Caritas Sri Lanka: il popolo ha bisogno di una pace sostenibile
di Melani Manel Perera
Un convegno organizzato dalla Caritas Sri Lanka – Sedec ha evidenziato gli obiettivi dei leader politici: dare dignità ai tamil; rivedere la questione della lingua nazionale; smantellare l’amministrazione militare al nord.
Colombo (AsiaNews) – Cambiare atteggiamento, imparare dagli errori del passato e riconoscere i diritti dei tamil, anche attraverso l’impegno “essenziale” dei leader religiosi. Questi i punti fondamentali su cui il governo deve concentrarsi per il bene del Paese, emersi in un convegno della Caritas Sri Lanka – Sedec, sul tema “Il ruolo dei futuri leader politici nel processo di guarigione e riconciliazione, verso una pace sostenibile nel Paese”. Presenti all’incontro, politici del governo e dell’opposizione, dignitari interreligiosi, monaci buddisti, sacerdoti e personalità di spicco della società civile.

I politici presenti erano concordi nell’affermare la necessità di risolvere la questione etnica. “Il futuro di questo Paese – ha dichiarato Dayasiri Jayasekara, membro dell’Unp (United National Party) – attecchirà solo su una base di armonia e pace tra singalesi e tamil. E la mediazione della religiosa dovrebbe contribuire al miglioramento delle persone e della nazione”. Per ottenere questo, secondo M.A. Sumanthiran, della Tna (Tamil National Alliance), “dovremmo riconoscere i fallimenti del passato, non nasconderli sotto il tappeto”. E lanciando un messaggio al presidente Rajapaksa, il politico tamil ha dichiarato: “Se stiamo entrando in una nuova era, dovremmo camminare uniti come un Paese, non come un singolo partito politico”.

Vijitha Herath, membro del Jvp (Janatha Vimukthi Peramuna, della coalizione di governo), afferma: “Abbiamo vinto la guerra, ma non la pace: il nostro inno nazionale è ancora solo in singalese; di recente [durante le ultime elezioni, ndr] abbiamo assistito a nuove minacce e violenze contro i tamil… Che messaggio stiamo dando ai giovani del nord e del sud? Almeno ora, i tamil dovrebbero avere la libertà di vivere con dignità. Senza unità nazionale e uguali diritti, lo sviluppo è un mito”.
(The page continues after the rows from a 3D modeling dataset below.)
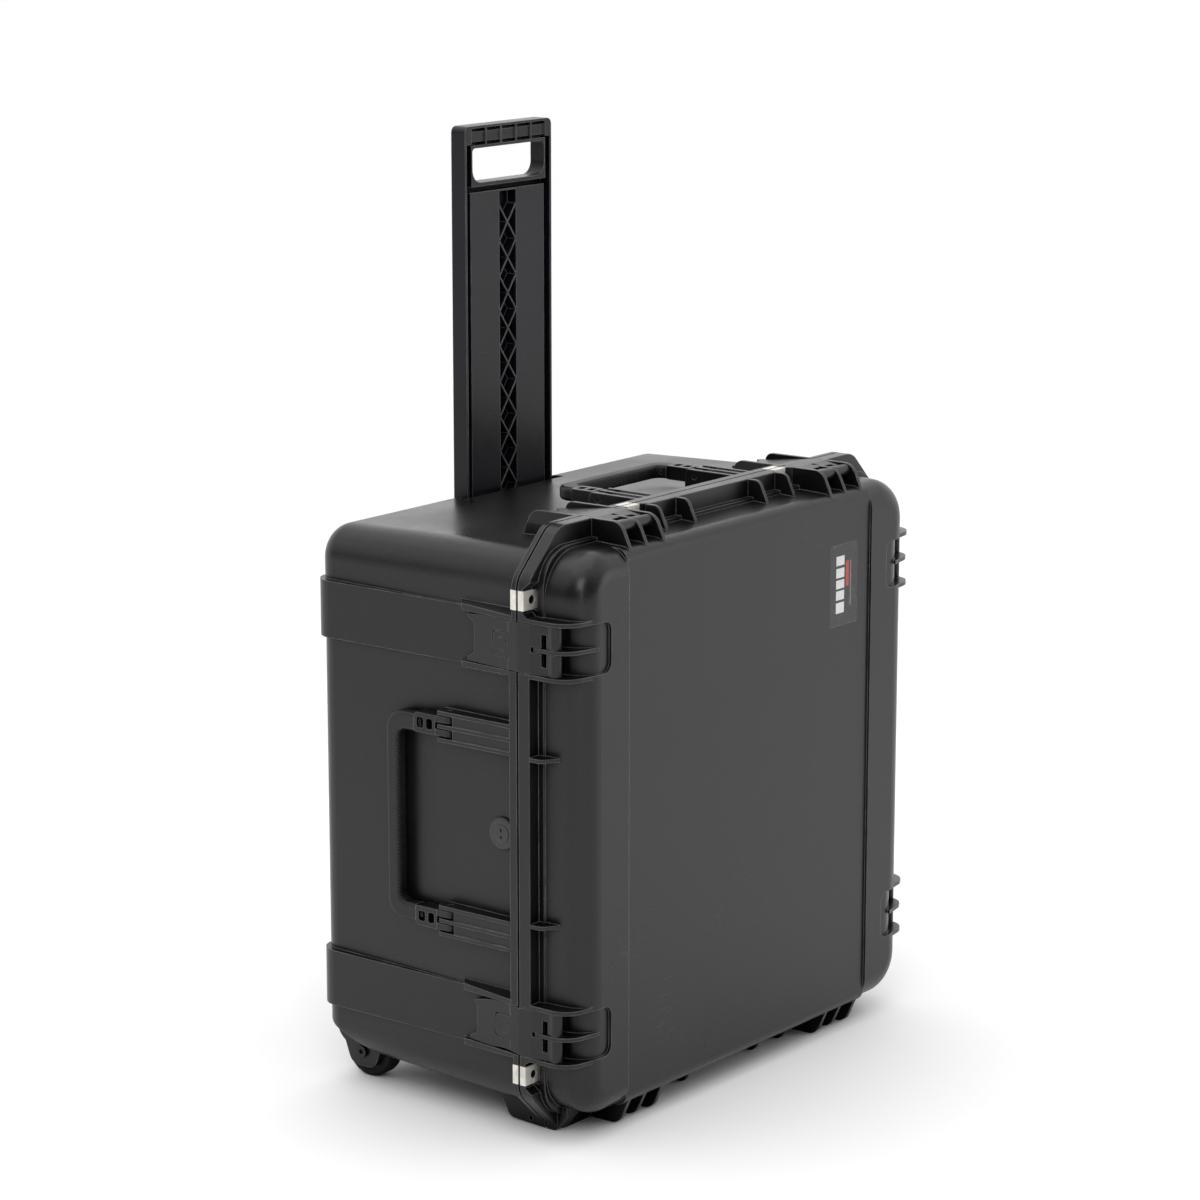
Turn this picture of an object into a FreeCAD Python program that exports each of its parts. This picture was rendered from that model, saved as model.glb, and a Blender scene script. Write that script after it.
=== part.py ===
import FreeCAD, Part
import math
import os

# Hard equipment case, standing upright on its wheels and its flange, in millimetres.
# X is the width, Z is up and -Y is the lid's side. While modelling, Y is zero at the parting
# plane between lid and base. The whole model is moved along Y at the end, so that the origin
# is at the middle of the case's footprint, on the floor.
# Latches, hinges and carry handles are drawn once, lying on the top of the rim: X runs
# along the rim, Y is the depth and Z is the height above the rim's outer face.

V = FreeCAD.Vector

# Rim: the flange where the two halves meet.
RIM_HALF_WIDTH = 305.0
RIM_HEIGHT = 629.0
MID_Z = RIM_HEIGHT / 2
RIM_CHAMFER = 49.0
RIM_BLEND = 25.0
BASE_RIM_DEPTH = 7.0
BASE_BAND_DEPTH = 10.5
LID_RIM_DEPTH = 7.2
LID_BAND_DEPTH = 15.0
RIM_INNER_WIDTH = 14.0
RIM_EDGE = 0.9
RIM_GAP = 2.4
RIM_GAP_DEPTH = 8.0

# Tubs: half sizes at the parting plane and at the far face.
BASE_DEPTH = 285.0
BASE_HALF_WIDTH = 292.0
BASE_HALF_HEIGHT = 291.0
BASE_DRAFT = 8.5
BASE_CORNER = 38.0
BASE_END_ROUND = 24.0
LID_DEPTH = 70.0
LID_PANEL_STEP = 3.0
LID_PANEL_HALF_WIDTH = 214.0
LID_HALF_WIDTH = 290.0
LID_HALF_HEIGHT = 292.5
LID_DRAFT = 5.0
LID_CORNER = 48.0
LID_SIDE_ROUND = 27.0
LID_PANEL_ROUND = 13.0
PLINTH_HALF_WIDTH = 290.5
PLINTH_HALF_HEIGHT = 295.5
PLINTH_CORNER = 40.0
PLINTH_DEPTH = 22.0
CAVITY_HALF = 284.0
CAVITY_CORNER = 36.0
LID_CAVITY_HALF_WIDTH = 279.0
LID_CAVITY_HALF_HEIGHT = 282.0
WALL = 4.6
GROOVE_INNER = 285.8
GROOVE_OUTER = 290.2
GROOVE_DEPTH = 4.2

# Stations round the rim.
SIDE_LATCH_OFFSET = 198.5
TOP_LATCH_OFFSET = 175.0
HINGE_OFFSET = 176.5
SIDE_EYE_OFFSET = 245.5
TOP_EYE_OFFSET = 128.0
GUSSET_OFFSETS = (-112.0, -63.0, 63.0, 112.0)
SIDE_GUSSET_OFFSETS = (-86.0, 86.0)

# Latches, between pairs of guard ribs.
GUARD_INNER = 25.8
GUARD_OUTER = 30.0
GUARD_FOOT = 35.0
GUARD_LOW = -13.5
RECESS_DEPTH = 4.5
RECESS_END = -62.0
POCKET_DEPTH = 3.4
MID_RIB = 4.0
SADDLE_HEIGHT = -13.4
LEVER_HALF = 25.0
LEVER_THICK = 3.2
LEVER_SLOPE = 0.12
LATCH_PIVOT_Y = -43.0
LATCH_PIVOT_Z = -7.4
BARREL_RADIUS = 6.3
LATCH_PIN_RADIUS = 2.0
LATCH_PIN_REACH = 29.0
SLOT_END = -17.0
TONGUE_HALF = 12.4
TONGUE_END = 34.0
TRIGGER_END = 71.0
TRIGGER_NOTCH = 61.0
TRIGGER_PIVOT_Y = 22.0
TRIGGER_PIVOT_Z = -8.9
TRIGGER_PIN_RADIUS = 1.5
SOCKET_RADIUS = 11.9
EAR_RADIUS = 2.9

# Lid hinge at the bottom.
HINGE_Y = 20.0
HINGE_Z = 6.5
HINGE_BARREL = 6.0
HINGE_PIN_RADIUS = 2.2

# Carry handles.
HANDLE_PIVOT_Z = -8.0
RIDGE_PITCH = 14.0
RIDGE_WIDTH = 4.0
RIDGE_END_RADIUS = 12.0
TINE_WIDTH = 6.6
TINE_RADIUS = 6.8
HANDLE_PIN_RADIUS = 2.5
HANDLE_TOP = -0.6
HANDLE_UNDER = -15.4
GRIP_FROM_PIVOT = 41.0
GRIP_BAR = 16.0
GRIP_ARM_WIDTH = 19.0
ARM_INSET = 8.0
# Distance of the pivot and of the grip's end from the parting plane, and half the grip's length.
SIDE_HANDLE = (95.0, 174.0, 110.0)
TOP_HANDLE = (60.0, 127.0, 91.0)

# Pull handle, drawn extended.
PULL_HALF_WIDTH = 72.0
PULL_FRONT = 257.5
PULL_BACK = 276.5
PULL_TOP = 991.0
PULL_BOTTOM = 528.0
PULL_TRAVEL = 385.0
PULL_SKIN = 2.6
PULL_GROOVE = 8.0
PULL_STRIP_HALF = 14.0
LATTICE_BOTTOM = 562.0
LATTICE_TOP = 904.0
LATTICE_PITCH = 38.0
CHANNEL_GAP = 0.6
CHANNEL_WALL = 3.3
CHANNEL_BACK = BASE_DEPTH - WALL
SCREW_RADIUS = 2.0

# Wheels.
WHEEL_RADIUS = 30.0
WHEEL_WIDTH = 24.0
WHEEL_X = 243.0
WHEEL_Y = 248.0
AXLE_RADIUS = 4.0
CHEEK_THICK = 5.0
CHEEK_GAP = 2.5

# Feet under the front corners.
FOOT_INNER = 244.0
FOOT_OUTER = 262.0

# Padlock eyes, pressure valve and label.
EYE_HALF = 10.0
EYE_CENTRE = -13.0
EYE_HOLE_RADIUS = 4.5
EYE_THICK = 1.2
EYE_LID_LEG = -23.0
EYE_BASE_LEG = -19.5
EYE_NOTCH = 12.5
EYE_ROOM = 7.6
VALVE_Y = 30.0
VALVE_RADIUS = 17.0
VALVE_HEIGHT = 4.4
VALVE_STEM = 6.0
VALVE_SEAT = BASE_HALF_WIDTH - 2.2
LABEL_X = 166.0
LABEL_Z = 505.0
LABEL_HALF_WIDTH = 24.5
LABEL_HALF_HEIGHT = 44.0
LABEL_THICK = 0.8

FIT = 0.05

# The case is centred on its footprint, front to back.
Y_SHIFT = (LID_DEPTH - BASE_DEPTH) / 2


def box(x0, x1, y0, y1, z0, z1):
    return Part.makeBox(x1 - x0, y1 - y0, z1 - z0, V(x0, y0, z0))


def rod_x(radius, x0, x1, y, z):
    return Part.makeCylinder(radius, x1 - x0, V(x0, y, z), V(1, 0, 0))


def rod_y(radius, y0, y1, x, z):
    return Part.makeCylinder(radius, y1 - y0, V(x, y0, z), V(0, 1, 0))


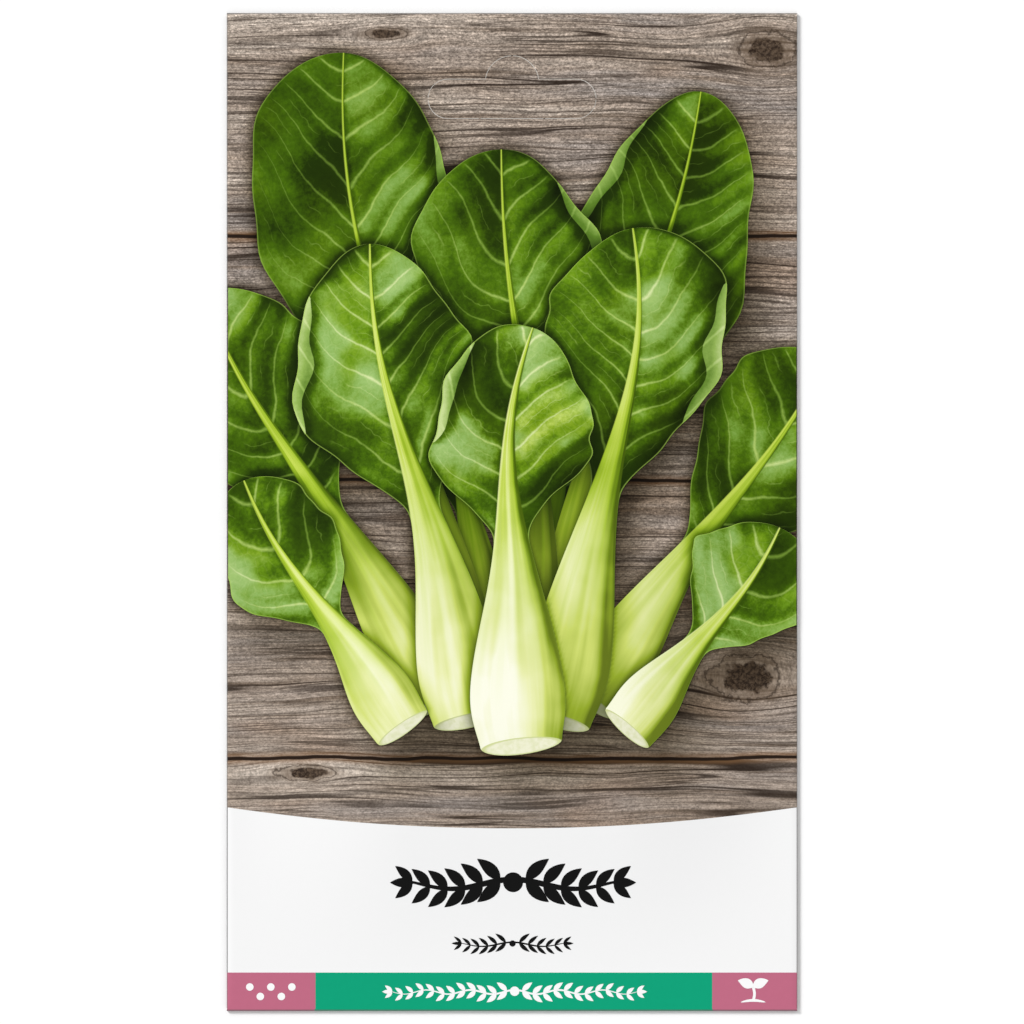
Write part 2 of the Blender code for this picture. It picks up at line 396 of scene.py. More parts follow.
coatedPaper = {
    "panel": srgb(244, 244, 244),
    "bare": srgb(240, 238, 233),
    "bareDark": srgb(228, 225, 218),
    "green": srgb(14, 163, 122),
    "pink": srgb(193, 108, 133),
    "score": srgb(214, 210, 204),
    "gloss": 0.42,                                 # roughness of the coated side, and of the bare one
    "bareGloss": 0.75,
    "sheen": 0.06,
    "panelMottle": 0.012,                          # how much an even ink darkens in spots
    "bandMottle": 0.06,
    "backMottle": 0.015,
    "ornamentMottle": 0.04,
    "mottleScale": 900.0,                          # per metre
    "bareScale": 1400.0,
    "foldShadeOnInk": (srgb(110, 110, 110), 0.65),      # painted shade: grey along the outermost line of each fold, and how strong it is
    # painted shade along the folds of the white panel, darker
    "foldShadeOnPanel": (srgb(46, 46, 46), 0.88),
    "fibre": 4.0,                                  # paper fibres, per mm
    "fibreHeight": 0.004 * mm,
}

boards = {
    "knots": [                             # middle x and y, half length along the grain, half width, mm
        (44.5, -31.5, 5.6, 3.4), (-39.0, -49.6, 4.4, 1.2), (48.5, 88.0, 4.2, 2.8), (-24.0, 91.0, 3.4, 0.9)],
    "gaps": [52.5, 6.0, -46.8],            # dark lines between boards, mm up
    "warm": srgb(176, 160, 146),
    "cool": srgb(158, 149, 143),
    "pale": srgb(202, 189, 176),
    "brown": srgb(118, 99, 81),
    "crack": srgb(40, 29, 22),
    "rust": srgb(142, 104, 68),
    "grains": [                            # lengthwise and crosswise per mm, and contrast
        (0.28, 2.9, 0.3), (0.95, 2.7, 0.3), (1.9, 3.6, 0.4), (3.1, 4.8, 0.52)],
    "softer": (-60.0, 20.0, 0.62, 1.0),    # from and to, mm up, and the share of that contrast there
    "hairlines": [                         # per mm along and across, half width, strength
        (0.005, 0.20, 0.014, 0.95), (0.007, 0.36, 0.02, 0.85), (0.012, 0.66, 0.028, 0.68),
        (0.02, 1.15, 0.034, 0.5), (0.045, 1.5, 0.03, 0.4)],
    "shadeWarmth": (1.06, 1.22),           # how much sooner green and blue darken in the leaves' shade
}


def onPaper(material, colour):    # a finish's colour, over the paper's fibres
    fibres = noise(objectPlace(), coatedPaper["fibre"] / mm, detail=3.0)
    return wear(material, {"Base Color": colour, "Normal": bumpOf(fibres, coatedPaper["fibreHeight"], 0.25)})


def inkField(colour, mottle):    # an even field of ink with the slight mottle of offset print
    cloud = noise(objectPlace(), coatedPaper["mottleScale"], detail=4.0, roughness=0.6)
    return blend(cloud, colour, tuple(c * (1.0 - mottle) for c in colour[:3]) + (1.0,))


def paintedFoldShade(colour, line):    # painted shade: the ink is darkened grey along the outermost line of each fold, where the paper turns down over the edge
    across, along = uvOf("sheet")
    # worn: how much painted fold shade each spot gets; line: the shade's grey and how strong it is
    worn = 0.0
    for beyond, radius in (
            (frontLeft / mm - across, leftRadius),
            (across - frontRight / mm, rightRadius),
            (abs(along) - frontEnd / mm, endRadius)):
        middle = math.pi * radius / 2 / mm
        worn = calc("MAXIMUM", rangeOf(abs(beyond - middle), middle * 0.95, middle * 0.65), worn)
    return blend(worn * line[1], colour, line[0])


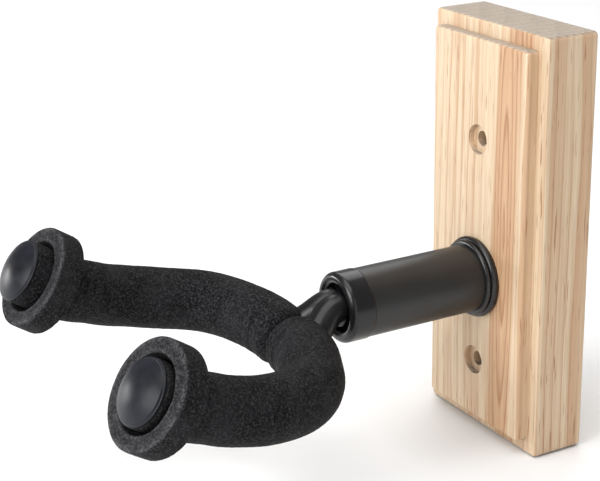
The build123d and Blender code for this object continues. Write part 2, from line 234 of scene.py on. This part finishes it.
def foam_material(name, dark, light, seed):
    """Charcoal closed-cell foam: fine speckle of lighter skin, with a painted highlight that makes it paler where the
    per-vertex highlight value is high.
    """
    f = Mat(name)
    grain = f.noise(f.scaled(1, 1, 1, loc=(seed, 0, 0)), 1500.0, 2.0, 0.7)
    grain2 = f.noise(f.scaled(1, 1, 1, loc=(0, seed, 0)), 620.0, 3.0, 0.7)
    blotch = f.noise(f.scaled(1, 1, 1, loc=(0, 0, seed)), 95.0, 3.0, 0.55)
    painted_highlight = f.node("ShaderNodeAttribute", attribute_name="painted_highlight", attribute_type="GEOMETRY")
    c = f.mix(f.ramp(grain, [(0.46, 0.0), (0.62, 1.0)]), dark, light)
    c = f.mix(f.math("MULTIPLY", f.ramp(grain2, [(0.35, 1.0), (0.58, 0.0)]), 0.45), c, tuple(v * 0.55 for v in dark))
    c = f.mix(f.math("MULTIPLY", f.ramp(blotch, [(0.42, 0.0), (0.66, 1.0)]), 0.28), c, light)
    # painted highlight: paler grey where the per-vertex value is high, speckled by the grain
    highlight_amount = f.math("MULTIPLY", painted_highlight.outputs["Fac"], f.ramp(grain, [(0.34, 0.15), (0.60, 1.0)]))
    c = f.mix(f.math("MULTIPLY", highlight_amount, 0.85, clamp=True), c, (0.105, 0.105, 0.112))
    f.put("Base Color", c)
    f.put("Roughness", f.ramp(grain2, [(0.3, 0.88), (0.7, 0.72)]))
    f.put("Specular IOR Level", 0.12)
    f.bump(f.math("ADD", f.math("MULTIPLY", grain, 0.6), f.math("MULTIPLY", grain2, 0.7)), 0.75, 0.00035)
    return f.m


def coat_material(name, col, rough, spread, spec, grain_scale, grain_bump, coat=0.0):
    """Painted, powder coated or moulded surface with a faint tooth."""
    p = Mat(name)
    g = p.noise(p.scaled(1, 1, 1), grain_scale, 3.0, 0.6)
    b = p.noise(p.scaled(1, 1, 1, loc=(2, 5, 1)), 60.0, 3.0, 0.55)
    p.put("Base Color", p.mix(p.ramp(b, [(0.35, 0.0), (0.7, 1.0)]), col, tuple(v * 1.25 + 0.001 for v in col)))
    p.put("Roughness", p.ramp(b, [(0.3, rough - spread), (0.7, rough + spread)]))
    p.put("Specular IOR Level", spec)
    if coat:
        p.put("Coat Weight", coat)
        p.put("Coat Roughness", 0.12)
    p.bump(g, grain_bump, 0.00008)
    return p.m


def steel_material():
    s = Mat("zinc_steel")
    g = s.noise(s.scaled(60, 900, 60), 8.0, 3.0, 0.6)
    s.put("Base Color", s.ramp(g, [(0.3, (0.50, 0.50, 0.49)), (0.7, (0.64, 0.64, 0.62))]))
    s.put("Metallic", 1.0)
    s.put("Roughness", s.ramp(g, [(0.3, 0.30), (0.7, 0.42)]))
    s.bump(g, 0.15, 0.00005)
    return s.m


def nylon_material():
    s = Mat("nylon_natural")
    g = s.noise(s.scaled(1, 1, 1), 500.0, 3.0, 0.6)
    s.put("Base Color", s.ramp(g, [(0.3, (0.60, 0.58, 0.50)), (0.7, (0.68, 0.66, 0.58))]))
    s.put("Roughness", s.ramp(g, [(0.3, 0.45), (0.7, 0.55)]))
    s.bump(g, 0.15, 0.00005)
    return s.m


def rubber_material():
    """Moulded rubber end cap: blue-black, soft sheen, faint handling marks."""
    r = Mat("cap_rubber_moulded")
    b = r.noise(r.scaled(1, 1, 1), 130.0, 3.0, 0.55)
    g = r.noise(r.scaled(1, 1, 1), 900.0, 2.0, 0.6)
    r.put("Base Color", r.ramp(b, [(0.34, (0.0060, 0.0064, 0.0092)), (0.68, (0.0150, 0.0162, 0.0225))]))
    r.put("Roughness", r.ramp(b, [(0.3, 0.30), (0.7, 0.42)]))
    r.put("Specular IOR Level", 0.21)
    r.bump(r.math("ADD", r.math("MULTIPLY", b, 0.8), r.math("MULTIPLY", g, 0.2)), 0.35, 0.0002)
    return r.m


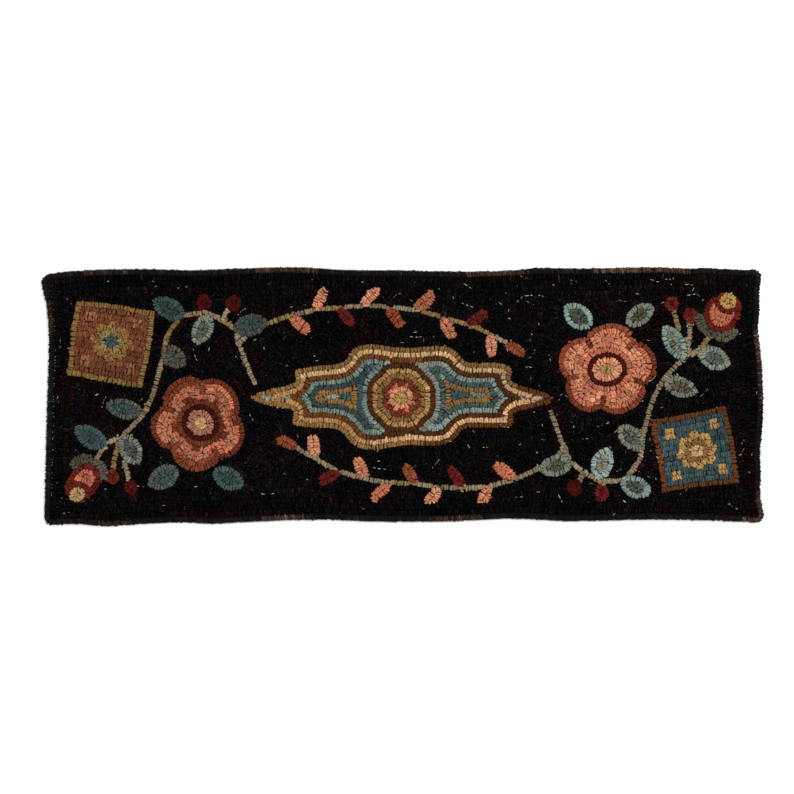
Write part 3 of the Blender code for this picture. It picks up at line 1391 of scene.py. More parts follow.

A due anni dalla fine del conflitto etnico, la questione della lingua rappresenta una delle discriminazioni più evidenti tra la popolazione: il singalese, infatti, è l’idioma ufficiale del mondo politico e dell’intero apparato burocratico. Sujeewa Senasinghe, altro membro dell’Unp, spiega: “Se prima la lingua era un problema, oggi è diventata la causa di altri problemi. Se un tamil alza la voce per i suoi diritti, è considerato un terrorista. I politici dovrebbero mettere in pratica le loro proposte”.

Poi, Senasinghe ha rintuzzato i leader cristiani e buddisti, accusandoli di non criticare mai il presidente o il suo regime quando commettono degli errori. Tuttavia p. Mangalaraj, della diocesi di Jaffna, ha puntualizzato come sia difficile aiutare la popolazione nel nord del Paese, a causa dell’autorità militare che ancora amministra la zona, seminando paura tra la gente e privandola di qualsiasi libertà d’espressione.